There appears to be diplomatic spat between Panama and Venezuela after Panamanian government had placed 55 high ranking Venezuelans and 16 firms for a high risk list for money laundering that other Western governments has already done previously.
Venezuela obviously retaliated and one casualty was Copa’s 40 flights per week between Panama City and Caracas that were suspended for 90 days on Friday by the Venezuelan government. LAN and Avianca had already ended their Caracas flights due to inability to repatriate earnings from the country. Airlines are collectively owned billions.

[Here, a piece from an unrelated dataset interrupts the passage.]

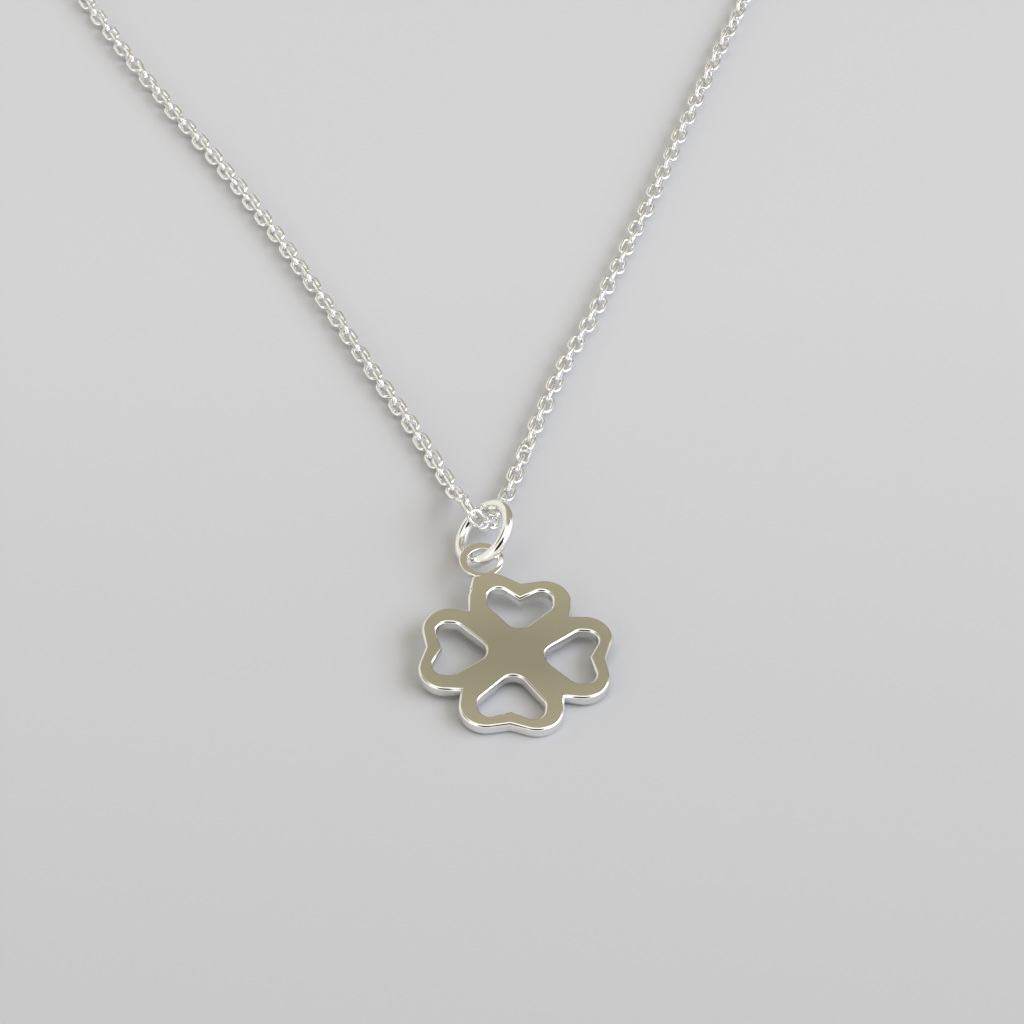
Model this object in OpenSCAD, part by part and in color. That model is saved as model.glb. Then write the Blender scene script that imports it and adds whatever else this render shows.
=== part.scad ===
// A silver necklace as it lies on a table: a flat clover with four heart-shaped holes,
// a small ring soldered to it, a jump ring and a fine chain closed by a plain clasp.
// The floor is z = 0, the pendant lies at -Y and the chain's far end at +Y.

/* [Clover] */
// Thickness of the plate
plate_t = 1.0; // [0.9:0.05:1.1]
// Radius of each rounded lobe, two to a leaf
lobe_r = 2.12; // [2.0:0.02:2.2]
// Lobe centre, across the leaf from its middle line
lobe_x = 1.9; // [1.8:0.05:2.0]
// Lobe centre, out from the clover's centre
lobe_y = 5.2; // [5.1:0.05:5.3]
// Depth of the dip between a leaf's two lobes, as its distance from the centre
dip_y = 6.9; // [6.8:0.05:7.0]
// Corner where two leaves meet, the same distance along both axes
corner_xy = 3.92; // [3.8:0.02:4.0]

/* [Heart holes] */
// Radius of the rounded point, which looks to the centre
tip_r = 1.07; // [0.9:0.01:1.2]
// Centre of the rounded point, out from the clover's centre
tip_y = 3.36; // [3.2:0.01:3.5]
// Centre of the top heart's rounded point, which is cut further out than the others
top_tip_y = 3.56; // [3.4:0.01:3.6]
// Radius of the rounded flank
flank_r = 0.98; // [0.9:0.01:1.05]
// Centre of the flank, across the leaf
flank_x = 1.5; // [1.4:0.01:1.6]
// Centre of the flank, out from the clover's centre
flank_y = 5.0; // [4.9:0.01:5.1]
// Radius of the heart's shoulder
shoulder_r = 0.83; // [0.8:0.01:0.9]
// Centre of the shoulder, across the leaf
shoulder_x = 1.64; // [1.6:0.01:1.7]
// Centre of the shoulder, out from the clover's centre
shoulder_y = 5.34; // [5.3:0.01:5.4]
// Dip of the heart, out from the clover's centre
heart_dip_y = 5.6; // [5.5:0.01:5.7]
// Dip of the top heart, which is cut deeper than the others
top_dip_y = 5.23; // [5.15:0.01:5.4]

/* [Small ring] */
// Outer radius of the small ring
small_r = 1.74; // [1.7:0.01:1.75]
// Radius of its hole, which sits off centre towards the plate
small_hole_r = 1.18; // [1.17:0.01:1.2]
// Height of the small ring, level with the plate's face
small_h = 0.54; // [0.48:0.02:0.56]
// Chamfer on the small ring's four edges
small_edge = 0.1; // [0.08:0.02:0.14]

/* [Jump ring] */
// Radius of the wire's middle line
jump_r = 2.5; // [2.45:0.01:2.55]
// Thickness of the wire
jump_wire = 1.0; // [0.8:0.05:1.0]
// Lean from lying flat, with the side beyond +X up
jump_tilt = 42; // [41:0.5:43]
// Direction that the leaning ring's axis points to, seen from above
jump_turn = 187.5; // [187:0.5:188]

/* [Chain] */
// Outer width of the chain
chain_d = 1.4; // [1.2:0.05:1.4]

/* [Clasp] */
// Length of the clasp's barrel
barrel_l = 7; // [6.5:0.1:7]
// Thickness of the barrel
barrel_d = 2.2; // [2.0:0.1:2.4]
// Radius of each eye's middle line
eye_r = 0.75; // [0.7:0.01:0.75]
// Thickness of each eye's wire
eye_wire = 0.5; // [0.4:0.05:0.5]

/* [Hidden] */
silver = "#c9c9c4";
$fn = 64;
// How far a cutter runs past the face that it cuts
past = 0.5;
// Angle between two points of an arc in the clover's outline
arc_step = 7.5;
// Usual length of a straight piece of the chain
chain_step = 6.5;
// Sides of the chain's cross-section
chain_sides = 8;

// The clover's place: its back face's centre, its turn and its two leans
clover_at = [11.2, -94.3, 0.57];
clover_yaw = -3.5;
clover_rise = 4;
clover_lean = 1.5;

// Centres in the clover's own plan
small_at = [-3.2, 8.97];
small_hole_at = [-3.1, 8.84];

// Outline of the solder that joins the small ring to the top left lobe, level with the face
solder = [
    [-3.93, 5.8],
    [-3.85, 7.2],
    [-2.3, 7.95],
    [0.7, 6.58],
    [0.3, 5.95],
    [-0.45, 5.98],
    [-1.1, 6.45],
    [-2, 6.55],
    [-2.8, 6.15],
    [-3.2, 5.7]
];

// The jump ring's centre, from the clover's place
jump_at = [-2.43, 11.71, 1.775];

// The clasp lies across the loop's far end
clasp_y = 100.7;

// The chain's route along its middle line, from the clasp's left eye to its right one
route = [
    [-5.2, 100.7, 1.1],
    [-12, 99.7, 0.7],
    [-27, 93.3, 0.7],
    [-40, 82, 0.7],
    [-48.5, 67.5, 0.7],
    [-51.5, 52, 0.7],
    [-49.5, 36, 0.7],
    [-43.5, 19.5, 0.7],
    [-36, 3, 0.7],
    [-27.7, -13.6, 0.7],
    [-20.1, -27.1, 0.7],
    [-13.2, -38.3, 0.7],
    [-7.4, -48.8, 0.7],
    [-2.1, -59.2, 0.7],
    [3, -69.3, 0.7],
    [5.4, -74.4, 0.7],
    [6.4, -76.7, 1.0],
    [6.9, -78.2, 1.8],
    [7.15, -79.4, 2.7],
    [7.35, -80.3, 3.25],
    [7.65, -80.95, 3.2],
    [8.15, -81.4, 2.85],
    [8.7, -81.5, 2.3],
    [9.2, -81.15, 1.65],
    [9.3, -80.4, 1.2],
    [9.5, -79.5, 1.1],
    [9.9, -78.5, 1.1],
    [10.3, -77.4, 0.9],
    [10.8, -75.8, 0.7],
    [12, -71.6, 0.7],
    [14.8, -63, 0.7],
    [18.8, -52.6, 0.7],
    [22.8, -41.1, 0.7],
    [26.6, -29.4, 0.7],
    [32, -13.6, 0.7],
    [38, 3, 0.7],
    [44.5, 19.5, 0.7],
    [49.7, 36, 0.7],
    [51.5, 52, 0.7],
    [48.5, 67.5, 0.7],
    [40, 82, 0.7],
    [27, 93.3, 0.7],
    [12, 99.7, 0.7],
    [5.2, 100.7, 1.1]
];

// Points along an arc about a centre, from one angle to another, ends included
function arc(at, r, from, to) =
    let (steps = max(1, ceil(abs(to - from) / arc_step)))
    [for (i = [0 : steps]) let (a = from + (to - from) * i / steps)
        [at[0] + r * cos(a), at[1] + r * sin(a)]];

// Direction from a circle's centre to where its tangent from an outside point touches
function touch_angle(at, r, point) =
    let (gap = at - point)
    atan2(gap[1], gap[0]) + asin(r / norm(gap)) + 90;

// Direction from both centres to a straight line that touches two circles on their right
function flank_angle(a, ra, b, rb) =
    let (gap = b - a)
    atan2(gap[1], gap[0]) - acos((ra - rb) / norm(gap));

function mirrored(points) = [for (i = [len(points) - 1 : -1 : 0]) [-points[i][0], points[i][1]]];

// Right half of one leaf, from its dip round the lobe to the corner with the next leaf
function leaf_half() =
    let (lobe = [lobe_x, lobe_y])
    concat(arc(lobe, lobe_r, touch_angle(lobe, lobe_r, [0, dip_y]), 0), [[corner_xy, corner_xy]]);

function leaf() =
    let (half = leaf_half())
    concat(mirrored([for (i = [0 : len(half) - 2]) half[i]]), [[0, dip_y]], half);

// Right half of one heart, from its rounded point up to its shoulder
function heart_half(tip, dip) =
    let (
        flank = [flank_x, flank_y],
        shoulder = [shoulder_x, shoulder_y],
        low = flank_angle(tip, tip_r, flank, flank_r),
        high = flank_angle(flank, flank_r, shoulder, shoulder_r)
    )
    concat(
        arc(tip, tip_r, -90, low),
        arc(flank, flank_r, low, high),
        arc(shoulder, shoulder_r, high, touch_angle(shoulder, shoulder_r, dip))
    );

function heart(tip, dip) =
    let (half = heart_half(tip, dip))
    concat(half, [dip], mirrored([for (i = [1 : len(half) - 1]) half[i]]));

function turned(points, a) =
    [for (p = points) [p[0] * cos(a) - p[1] * sin(a), p[0] * sin(a) + p[1] * cos(a)]];

// A point on a smooth curve through b and c, with a and d as their outer neighbours
function smooth(a, b, c, d, t) =
    (2 * b + (c - a) * t + (2 * a - 5 * b + 4 * c - d) * t * t + (3 * b - 3 * c + d - a) * t * t * t) / 2;

// The route as a smooth line that never dips below where the chain lies on the floor
function middle_line() =
    let (last = len(route) - 1)
    concat(
        [for (i = [0 : last - 1])
            let (pieces = max(1, round(norm(route[i + 1] - route[i]) / chain_step)))
            for (k = [0 : pieces - 1])
                let (p = smooth(
                    route[max(i - 1, 0)], route[i], route[i + 1], route[min(i + 2, last)],
                    k / pieces
                ))
                [p[0], p[1], max(p[2], chain_d / 2)]],
        [route[last]]
    );

function unit(v) = v / norm(v);

// A tube of flat sides along a line of points, with flat ends and one side facing down
module tube(line, d, sides) {
    last = len(line) - 1;
    rings = [for (i = [0 : last])
        let (
            along = unit(line[min(i + 1, last)] - line[max(i - 1, 0)]),
            across = unit(cross([0, 0, 1], along)),
            up = cross(along, across)
        )
        for (k = [0 : sides - 1])
            let (a = 360 * (k + 0.5) / sides)
            line[i] + d / 2 / cos(180 / sides) * (cos(a) * across + sin(a) * up)];
    walls = [for (i = [0 : last - 1]) for (k = [0 : sides - 1])
        let (n = (k + 1) % sides)
        [i * sides + k, (i + 1) * sides + k, (i + 1) * sides + n, i * sides + n]];
    caps = [
        [for (k = [0 : sides - 1]) k],
        [for (k = [sides - 1 : -1 : 0]) last * sides + k]
    ];
    polyhedron(points = rings, faces = concat(walls, caps));
}

module heart_hole(tip, dip, a) {
    translate([0, 0, -past])
        linear_extrude(plate_t + 2 * past)
            polygon(turned(heart([0, tip], [0, dip]), a));
}

// The plate in its own plan, with its back face at z = 0
module plate() {
    difference() {
        linear_extrude(plate_t)
            polygon([for (a = [0 : -90 : -270]) each turned(leaf(), a)]);
        heart_hole(top_tip_y, top_dip_y, 0);
        for (a = [-90 : -90 : -270])
            heart_hole(tip_y, heart_dip_y, a);
    }
}

module disc(r, h, edge) {
    translate([0, 0, edge])
        cylinder(r = r, h = h - 2 * edge);
    cylinder(r1 = r - edge, r2 = r, h = edge);
    translate([0, 0, h - edge])
        cylinder(r1 = r, r2 = r - edge, h = edge);
}

// The hole's cutter flares out at both faces, so the hole's edges are chamfered
module small_hole() {
    translate([0, 0, -past])
        cylinder(r = small_hole_r, h = small_h + 2 * past);
    translate([0, 0, -past])
        cylinder(r1 = small_hole_r + small_edge + past, r2 = small_hole_r, h = small_edge + past);
    translate([0, 0, small_h - small_edge])
        cylinder(r1 = small_hole_r, r2 = small_hole_r + small_edge + past, h = small_edge + past);
}

module clover() {
    color(silver)
        translate(clover_at)
            rotate([0, 0, clover_yaw])
                rotate([clover_rise, 0, 0])
                    rotate([0, clover_lean, 0])
                        difference() {
                            union() {
                                plate();
                                translate([small_at[0], small_at[1], plate_t - small_h])
                                    disc(small_r, small_h, small_edge);
                                linear_extrude(plate_t)
                                    polygon(solder);
                            }
                            translate([small_hole_at[0], small_hole_at[1], plate_t - small_h])
                                small_hole();
                        }
}

module jump_ring() {
    color(silver)
        translate(clover_at + jump_at)
            rotate([0, jump_tilt, jump_turn])
                rotate_extrude()
                    translate([jump_r, 0])
                        circle(d = jump_wire);
}

module chain() {
    color(silver)
        tube(middle_line(), chain_d, chain_sides);
}

// The clasp is a barrel with rounded ends and an eye at each end for the chain
module clasp() {
    end_r = 0.5;
    barrel_r = barrel_d / 2;
    eye_x = barrel_l / 2 + eye_r - eye_wire / 4;
    color(silver)
        translate([0, clasp_y, barrel_r]) {
            rotate([0, 90, 0])
                rotate_extrude()
                    union() {
                        translate([0, -barrel_l / 2])
                            square([barrel_r - end_r, barrel_l]);
                        translate([0, end_r - barrel_l / 2])
                            square([barrel_r, barrel_l - 2 * end_r]);
                        for (side = [-1, 1])
                            translate([barrel_r - end_r, side * (barrel_l / 2 - end_r)])
                                circle(r = end_r);
                    }
            for (side = [-1, 1])
                translate([side * eye_x, 0, 0])
                    rotate_extrude()
                        translate([eye_r, 0])
                            circle(d = eye_wire);
        }
}

clover();
jump_ring();
chain();
clasp();
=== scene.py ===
"""A silver clover necklace lying on a pale table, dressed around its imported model.

The pieces' sizes are in millimetres, and each piece is brought into the frame's metres when it is placed.
Angles are in degrees.
"""

import logging
import math
import random
from dataclasses import dataclass
from enum import Enum
from typing import Sequence

import bmesh
import bpy
from mathutils import Matrix, Vector


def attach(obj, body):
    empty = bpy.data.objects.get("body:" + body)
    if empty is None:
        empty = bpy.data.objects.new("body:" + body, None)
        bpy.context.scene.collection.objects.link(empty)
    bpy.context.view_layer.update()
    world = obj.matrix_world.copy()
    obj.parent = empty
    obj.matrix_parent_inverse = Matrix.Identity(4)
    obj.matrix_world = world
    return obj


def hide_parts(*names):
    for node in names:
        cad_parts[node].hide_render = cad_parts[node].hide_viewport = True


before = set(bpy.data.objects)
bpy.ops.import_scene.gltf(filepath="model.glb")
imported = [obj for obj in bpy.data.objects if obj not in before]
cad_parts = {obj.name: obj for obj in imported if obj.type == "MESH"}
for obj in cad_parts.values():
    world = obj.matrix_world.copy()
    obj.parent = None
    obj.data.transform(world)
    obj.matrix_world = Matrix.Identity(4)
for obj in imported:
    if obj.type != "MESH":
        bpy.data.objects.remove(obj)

log = logging.getLogger("clover_necklace")

Point = tuple[float, float]
Spot = tuple[float, float, float]
Colour = tuple[float, float, float]
Range = tuple[float, float]

MM = 0.001
TO_METRES = Matrix.Scale(MM, 4)
UP = Vector((0.0, 0.0, 1.0))
UPRIGHT = Matrix.Rotation(math.radians(90), 4, "X")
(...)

Here’s an excerpt from The Latin American Herald (access their piece here):
Scenes of chaos at the Caracas counter of Panama’s Copa — one of Latin America’s best regarded airlines — were visible Friday morning, as the carrier was ordered to stop operating in Venezuela by the embattled administration of Nicolas Maduro, part of a wider tug-of-war between Panama and Venezuela.
Besides the diplomatic confrontation, Venezuelans – who have fled the country by the millions since the start of the Bolivarian “Revolution” in 1999 — complained Friday of being more isolated. And with good reason: while there were 23 airlines flying out of Venezuela in 2013, the year Maduro took over from his mentor and predecessor Hugo Chavez, there were only 6 remaining as of Friday.
Most airlines have ended their service to Venezuela due to instability and inability to repatriate cash from the country. It is increasingly difficult for people trying to leave or visit the country due to lack of adequate airlift.
Copa has been the only major Latin American airline still flying to the country and providing connecting services. Now you are left with number of local airlines.